The New York Times begins: "The more President Obama talks about narrowing that gap, the more his popularity ratings have risen while those of Congress plummet. Two-thirds of Americans now say there is a strong conflict between the rich and the poor, according to a Pew survey released last week, making it the greatest source of tension in American society."
File photo, Newt Gingrich, 09/22/08. (photo: Chip Somodevilla/Getty Images)
What the GOP Doesn't Want to Talk About
15 January 12
ver since Newt Gingrich and Rick Perry started criticizing Mitt Romney's actions at Bain Capital - and talking about the thousands of people laid off as a result of Bain's investments - party leaders have essentially told them to shut up. That response is a pretty good indication of how deeply party elders fear the issue of economic inequality in the campaign to come.
"What the hell are you doing, Newt?" Rudolph Giuliani asked Thursday on Fox News. "This is what Saul Alinsky taught Barack Obama, and what you're saying is part of the reason we're in so much trouble right now."
Mr. Giuliani has one thing right: Republicans are indeed in growing trouble as more voters begin to realize how much the party's policies - dismantling regulations, slashing taxes for the rich, weakening unions - have contributed to inequality and the yawning distance between the middle class and the top end.
The more President Obama talks about narrowing that gap, the more his popularity ratings have risen while those of Congress plummet. Two-thirds of Americans now say there is a strong conflict between the rich and the poor, according to a Pew survey released last week, making it the greatest source of tension in American society.
That makes Mr. Romney and his party vulnerable, as he clearly knows. He said on Wednesday that issues of wealth distribution should be discussed only "in quiet rooms." And he accused the president of using an "envy-oriented, attack-oriented" approach, "entirely inconsistent with the concept of one nation under God."
Mr. Romney's image of a country where workers have nothing but admiration for benevolent, job-creating capitalists (and no one is so impolite as to mention jobs destroyed) bears very little relationship to reality. But his suggestion that it is un-American to talk about rising populist resentment is self-serving and hypocritical. Republicans, in particular, have eagerly stoked such resentments against minorities and the poor.

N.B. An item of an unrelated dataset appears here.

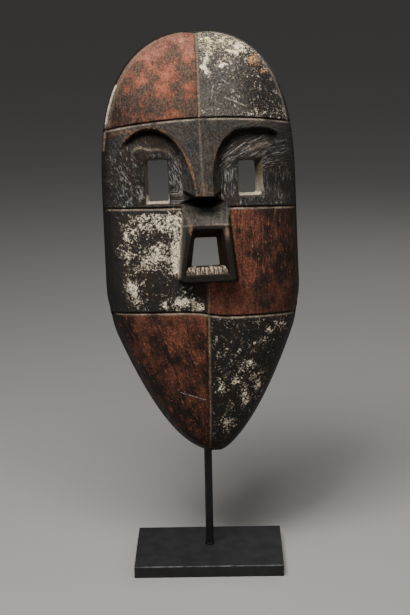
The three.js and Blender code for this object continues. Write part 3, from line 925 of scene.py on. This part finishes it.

That was the essence of the "Southern strategy" that Republicans, beginning with Richard Nixon, used to urge white voters to defect from a Democratic Party that supported civil rights. It continued for decades with attacks on busing, affirmative action, immigration and welfare, and was sounded most recently by Mr. Gingrich, with his attacks on Mr. Obama as "the food stamp president."
Fanning resentment of the poor - and deflecting attention from the relentless Republican defense of the rich - is also central to the party's current political strategy. That's why so many Republican candidates and lawmakers keep talking so angrily about poor people not paying federal income taxes. That's how the Tea Party got started in 2009, when Mr. Obama proposed lowering interest rates for homeowners who were behind on their mortgages and conservative activists saw an opportunity to pit the affluent against their struggling neighbors. And that's why Mr. Romney constantly accuses the president of trying to create "an entitlement society," which is simply a variant on Ronald Reagan's welfare-queen anecdotes.
And yet if Democrats dare to point out that the income gains of the top 1 percent have dwarfed everyone else's in the last few decades, they are accused of whipping up class envy. Alan Krueger, chairman of the White House Council of Economic Advisers, noted in a speech on Thursday that the median income in the United States had actually declined since 1999, shrinking the middle class while the income of the top 1 percent soared. Such inequality is corrosive. And pointing it out has nothing to do with envy and everything to do with pressing for policies to help America's struggling middle class.
Anyone who criticizes Mr. Romney's business practices now faces the absurd charge of putting free-market capitalism on trial. No one is trying to end capitalism, but President Obama is calling for more effective regulation to protect consumers. While Republicans attack a supposed "entitlement culture," Mr. Obama is calling for strengthening a desperately needed safety net. And he is calling for raising taxes on the wealthy, particularly for those on Wall Street and in private equity, to protect that safety net and reduce the deficit.
Mr. Romney has based his campaign on his business experience. Americans need to know how that experience was gained, and what values - if any - it represents. Class reality has nothing to do with class warfare.